Site Reliability Engineer (Senior/Staff/Principal)

Okta   •  

San Francisco, CA

Not Specified years

Posted 273 days ago

This job is no longer available.

At Okta our motto is "Always On", and nowhere do we embrace that more than in Technical Operations. We strive to build the most reliable and performant systems on the planet through the skillful use of automation. If you like to be challenged and have a passion for solving problems at scale with automation, testing and tuning then we would love to hear from you.
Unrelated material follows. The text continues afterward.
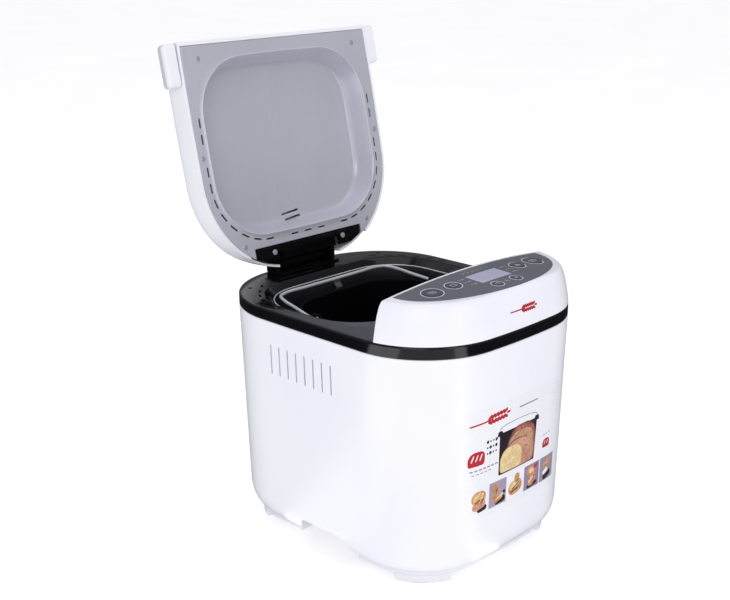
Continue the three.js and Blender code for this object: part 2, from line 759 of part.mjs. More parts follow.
function breadPan() {
  const wall = (inset, z) => ring(wellOutline(PAN, inset), z).map(([x, y, h]) => [x, y - WELL_Y, h]);
  const { rim, floor, wall: t, taper } = PAN;
  const tub = loft([
    wall(taper + 13 - t, floor),
    wall(taper + 3 - t, floor + 3),
    wall(taper - t, floor + 12),
    wall(-t, rim - 4),
    wall(-3.2, rim - 4),
    wall(-4, rim - 2),
    wall(-3.2, rim),
    wall(-0.8, rim),
    wall(0, rim - 1.2),
    wall(taper, floor + 12.4),
    wall(taper + 3, floor + 3 + t),
    wall(taper + 13, floor + t),
  ]);
  return cut(tub, rod(8.8, floor - 5, floor + 10));
}
place("bread_pan", breadPan(), "coating", pan);

place("pan_base_ring", washer(PAN_FOOT.inner, PAN_FOOT.outer, PAN_FOOT.low, PAN.floor - GAP), "silver", pan);

const bushProfile = [
  [SHAFT_RADIUS + GAP, 87.5],
  [15, 87.5],
  [15, PAN.floor - GAP],
  [8.5, PAN.floor - GAP],
  [8.5, PAN.floor + 4],
  [SHAFT_RADIUS + GAP, PAN.floor + 4],
  [SHAFT_RADIUS + GAP, 87.5],
];
place("pan_bush", turned(bushProfile), "steel", pan);
place("pan_shaft", cut(rod(SHAFT_RADIUS, 81.6, 116), block([2.8, -9, 98.2], [9, 9, 130])), "steel", pan);

function panCoupling() {
  const bar = block([-2.6, -13, 79.2], [2.6, 13, 84.6]);
  const collar = rod(6.2, 79.2, 87);
  return cut(join(bar, collar), rod(SHAFT_RADIUS + GAP, 81.3, 90));
}
place("pan_coupling", panCoupling(), "steel", pan);

// A hub with a D-shaped bore and one swept blade that nearly scrapes the pan's floor.
function kneadingPaddle() {
  const hub = turned([
    [0, 98.6],
    [9, 98.6],
    [7.6, 118],
    [5, 120.5],
    [0, 120.5],
  ]);
  const blade = prism(
    [
      [2, -3],
      [34, -2],
      [36, 0.5],
      [34, 3],
      [2, 4],
    ],
    17,
  ).translate(0, 0, 98.6);
  const fin = crossPrism(
    [
      [-2.2, 110],
      [2.6, 110],
      [1.4, 133],
      [-1, 133],
    ],
    12,
    33,
  );
  const bore = common(rod(SHAFT_RADIUS + GAP, 90, 116.4), block([-9, -9, 90], [3.1, 9, 117]));
  return cut(join(hub, blade, fin), bore);
}
place("kneading_paddle", kneadingPaddle(), "coating", pan);

for (const { tag, sign } of SIDES) {
  const ear = crossPrism(
    [
      [-9, 216],
      [9, 216],
      [9, 232],
      [5.5, 244],
      [-5.5, 244],
      [-9, 232],
    ],
    0,
    1.6,
  );
  ear.translate(sign > 0 ? PAN_LUG.x - 0.8 : -PAN_LUG.x - 0.8, 0, 0);
  const hole = rod(BAIL.radius + 0.9, -120, 120, 0, 0, 12).rotateY(Math.PI / 2).translate(0, 0, PAN_LUG.z);
  place(`bail_lug_${tag}`, cut(ear, hole), "steel", pan);
}

// A bent wire: an inward hook at each lug, two flared arms and a straight run behind the pan.
function bailHandle() {
  const { armX, cornerX, reach, rise, corner, radius } = BAIL;
  const at = (x, share) => [x, reach * share, PAN_LUG.z + rise * share];
  const armShare = 1 - corner / reach;
  const half = [
    [PAN_LUG.x - 1.2, 0, PAN_LUG.z],
    [armX - 2.6, 0, PAN_LUG.z],
    at(armX - 0.4, 0.035),
    at(armX - 0.4, 0.12),
    at((armX + cornerX) / 2, 0.45),
    at(cornerX + 1, armShare),
    at(cornerX - corner * 0.26, 1 - (corner * 0.26) / reach),
    at(cornerX - corner, 1),
    at(40, 1),
  ];
  const other = half.map(([x, y, z]) => [-x, y, z]).reverse();
  return wire([...half, at(0, 1), ...other], radius, 64, 4);
}
place("bail_handle", bailHandle(), "steel", pan);

// ---------------------------------------------------------------- lid

const lid = new THREE.Group();
lid.position.set(0, HINGE.y, HINGE.z);
lid.rotation.x = THREE.MathUtils.degToRad(-HINGE.open);
bench.add(lid);

// Lid pieces are drawn closed on the deck and moved so that the hinge axis is their own origin.
const placeOnLid = (name, geometry, finish) =>
  place(name, geometry.translate(0, -HINGE.y, -HINGE.z), finish, lid);

const lidDome = (inset, drop, foot = LID_BOTTOM) => dome(LID, { foot, lean: 8, inset, drop });
const hingeNotch = block([-45.5, 138, 250], [45.5, 170, 286.5]);
// Keeps the rear edge off the deck while the lid swings.
const sweepRelief = block([-86, 140, 250], [86, 170, 259.3]);

function lidShell() {
  const keep = block([-200, LID_FRONT, 200], [200, 200, 360]);
  const hollow = block([-200, LID_FRONT + 1.8, 200], [200, 200, 360]);
  const inner = common(lidDome(LINER.inset - 1, DOME.wall, LID_BOTTOM - 5), hollow);
  return cut(common(lidDome(0, 0), keep), inner, hingeNotch, sweepRelief);
}

function lidLiner() {
  const { z, sheet, front } = LINER;
  const sheetRings = [
    ring(bowedOutline(LID, LINER.inset), z),
    ring(bowedOutline(LID, LINER.inset), z + sheet),
  ];
  const keep = block([-200, front, 200], [200, 200, 360]);
  const plate = common(loft(sheetRings), keep);
  const dishShape = {
    halfWidth: DISH.halfWidth,
    front: DISH.front,
    rear: DISH.rear,
    sideBow: 3,
    frontBow: 3,
    rearBow: 3,
    frontRadius: DISH.radius,
    rearRadius: DISH.radius,
  };
  const dish = (grow, lift) =>
    loft([
      ring(bowedOutline(dishShape, -grow), z - (lift ? 0 : 1)),
      ring(bowedOutline(dishShape, 1 - grow), z + 1.5),
      ring(bowedOutline(dishShape, DISH.slope - 2 - grow), z + DISH.depth - 3 + lift),
      ring(bowedOutline(dishShape, DISH.slope + 2 - grow), z + DISH.depth + lift),
    ]);
  const louvres = [-1, 1].map((side) =>
    block([6 + side * 4 - 12, 96 + side * 3, z + 15], [6 + side * 4 + 12, 98 + side * 3, z + 30]),
  );
  const leafSpace = block([-79, 134.6, 250], [79, 170, 262]);
  return cut(join(plate, dish(sheet, sheet)), dish(0, 0), ...louvres, leafSpace);
}

// A flared block moulded on each side wall, to lift the lid by.
function lidGrip(sign) {
  const { front, rear, outer, low, high } = LID_GRIP;
  const wall = LID.halfWidth + GAP;
  const section = [
    [wall, low],
    [outer, low],
    [outer, low + 5],
    [wall + 3, high],
    [wall - 0.9, high],
    [wall - 0.6, low + 14],
  ];
  const points = section.map(([x, z]) => [sign * x, z]);
  const grip = prism(sign > 0 ? points : points.reverse(), rear - front);
  grip.rotateX(Math.PI / 2).translate(0, rear, 0);
  return cut(grip, lidDome(-GAP, -GAP));
}

placeOnLid("lid_shell", lidShell(), "white");
placeOnLid("lid_liner", lidLiner(), "silver");
for (const { tag, sign } of SIDES) placeOnLid(`lid_grip_${tag}`, lidGrip(sign), "white");

// The moving hinge leaf: a plate in the liner's plane, a web and a barrel round the pin.
function hingeLeaf() {
  const { halfWidth, front, rear, low, thickness, screwX, screwY } = LEAF;
  const width = HINGE.earInner - GAP;
  const plate = block([-halfWidth, front, low], [halfWidth, rear, low + thickness]);
  const web = block([-width, HINGE.y - 5, low + 1], [width, HINGE.y + 1.5, HINGE.z]);
  const barrel = rod(HINGE.barrel, -width, width, 0, 0).rotateY(Math.PI / 2);
  barrel.translate(0, HINGE.y, HINGE.z);
  const bore = rod(HINGE.pin + GAP, -60, 60).rotateY(Math.PI / 2);
  bore.translate(0, HINGE.y, HINGE.z);
  const holes = [-1, 1].map((side) => rod(2.4, 240, 280, side * screwX, screwY, 12));
  const earSlots = SIDES.map(({ sign }) => {
    const [x1, x2] = [sign * width, sign * (HINGE.earOuter + 0.5)].sort((a, b) => a - b);
    return block([x1, HINGE.y - 7.6, 240], [x2, rear + 1, 290]);
  });
  const body = cut(join(plate, web, barrel), bore, ...holes, ...earSlots);
  return common(body, loft([
    ring(bowedOutline(LID, LINER.inset + GAP), 240),
    ring(bowedOutline(LID, LINER.inset + GAP), 290),
  ]));
}
placeOnLid("hinge_leaf", hingeLeaf(), "black");
for (const { tag, sign } of SIDES) {
  const screw = turned(
    [
      [0, LEAF.low - 1.9],
      [3, LEAF.low - 1.4],
      [4, LEAF.low - GAP],
      [2.1, LEAF.low - GAP],
      [2.1, LEAF.low + 9],
      [0, LEAF.low + 10],
    ],
    sign * LEAF.screwX,
    LEAF.screwY,
    12,
  );
  placeOnLid(`hinge_screw_${tag}`, screw, "steel");
}

// The fixed hinge base on the deck: a low plinth, a back bar and two ears round the pin.
function hingeBase() {
  const foot = DECK_TOP + GAP;
  const plinth = block([-HINGE.earOuter, 136, foot], [HINGE.earOuter, 150, foot + 1.8]);
  const saddle = block([-HINGE.earOuter, 143.5, foot], [HINGE.earOuter, 160.6, foot + 1.8]);
  const bar = block([-HINGE.earOuter, 157.6, foot], [HINGE.earOuter, 160.6, 266]);
  const ears = SIDES.flatMap(({ sign }) => {
    const [x1, x2] = [sign * HINGE.earInner, sign * HINGE.earOuter].sort((a, b) => a - b);
    const top = rod(7, x1, x2).rotateY(Math.PI / 2).translate(0, HINGE.y, HINGE.z);
    return [block([x1, HINGE.y - 7, foot], [x2, HINGE.y + 9, HINGE.z]), top];
  });
  const bore = rod(HINGE.pin + GAP, -60, 60).rotateY(Math.PI / 2);
  return cut(join(plinth, saddle, bar, ...ears), bore.translate(0, HINGE.y, HINGE.z));
}
place("hinge_base", hingeBase(), "black");
const pin = rod(HINGE.pin, -HINGE.earOuter - 0.6, HINGE.earOuter + 0.6).rotateY(Math.PI / 2);
place("hinge_pin", pin.translate(0, HINGE.y, HINGE.z), "steel");

export default machine;
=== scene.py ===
"""A bread machine with its lid open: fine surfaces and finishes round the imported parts.

Shapes are drawn in millimetres on the part's own bench, with the lid's pieces drawn shut, and are
carried into the row frame in metres when their mesh is made.
"""

from __future__ import annotations

import json
import logging
import math
from dataclasses import dataclass, field
from enum import Enum
from functools import cache
from typing import Any, Callable, Optional, Sequence, Union

import bmesh
import bpy
import numpy as np
from mathutils import Matrix, Vector

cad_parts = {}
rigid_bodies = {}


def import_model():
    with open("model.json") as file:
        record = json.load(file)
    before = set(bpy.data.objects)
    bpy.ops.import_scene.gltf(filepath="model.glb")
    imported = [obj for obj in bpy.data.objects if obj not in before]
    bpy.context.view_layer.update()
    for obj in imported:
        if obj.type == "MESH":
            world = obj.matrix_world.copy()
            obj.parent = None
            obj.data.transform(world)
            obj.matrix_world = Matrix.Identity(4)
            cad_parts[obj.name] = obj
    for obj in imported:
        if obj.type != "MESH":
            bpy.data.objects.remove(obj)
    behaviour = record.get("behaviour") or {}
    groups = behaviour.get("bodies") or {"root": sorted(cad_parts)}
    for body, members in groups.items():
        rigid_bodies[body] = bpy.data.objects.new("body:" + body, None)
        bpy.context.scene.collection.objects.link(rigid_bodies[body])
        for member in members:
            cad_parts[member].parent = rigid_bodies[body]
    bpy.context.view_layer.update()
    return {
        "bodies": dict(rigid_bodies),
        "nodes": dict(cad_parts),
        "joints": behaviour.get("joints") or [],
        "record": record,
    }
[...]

The ideal candidate is someone who exemplifies the ethics of, “If you have to do something more than once, automate it,” and who can rapidly self-educate on new concepts and tools.

You will work on:
• Designing, building, running and monitoring Okta's production infrastructure
• Responding to production incidents and determining how we can prevent them in the future
• Triaging and troubleshooting complex production issues to ensure reliability and performance
• Identifying and automating manual processes
• Continuously evolving our monitoring tools and platform
• Promoting and applying best practices for building scalable and reliable services across engineering
• Developing and maintaining technical documentation, runbooks, and procedures
• Supporting a 24x7 online environment as part of an on-call rotation

You are an ideal candidate if you:
• Have experience with Linux systems administration including strong scripting skills in Bash, Ruby, Python, Go or similar
• Have in-depth knowledge and experience supporting web applications running on Java / Apache / Tomcat in a live production environment
• Have experience with running Docker containers in a production environment and/or on AWS
• Have experience running production services in AWS (EC2, ECS, KMS, Kinesis, CloudWatch)
• Have experience automating systems and infrastructure via Ansible, Chef or Terraform
• Solid understanding of networking concepts and IP protocols
• Experience using and supporting Splunk, Zabbix or related tools
• Have knowledge or experience of CI/CD principles
• Experience working in a source controlled environment
• Worked with Relational Databases, such as MySQL
• Knowledge of NoSQL systems such as Redis, Cassandra is an added plus

Education and Training:
• B.S. Computer Science (plus) or relevant experience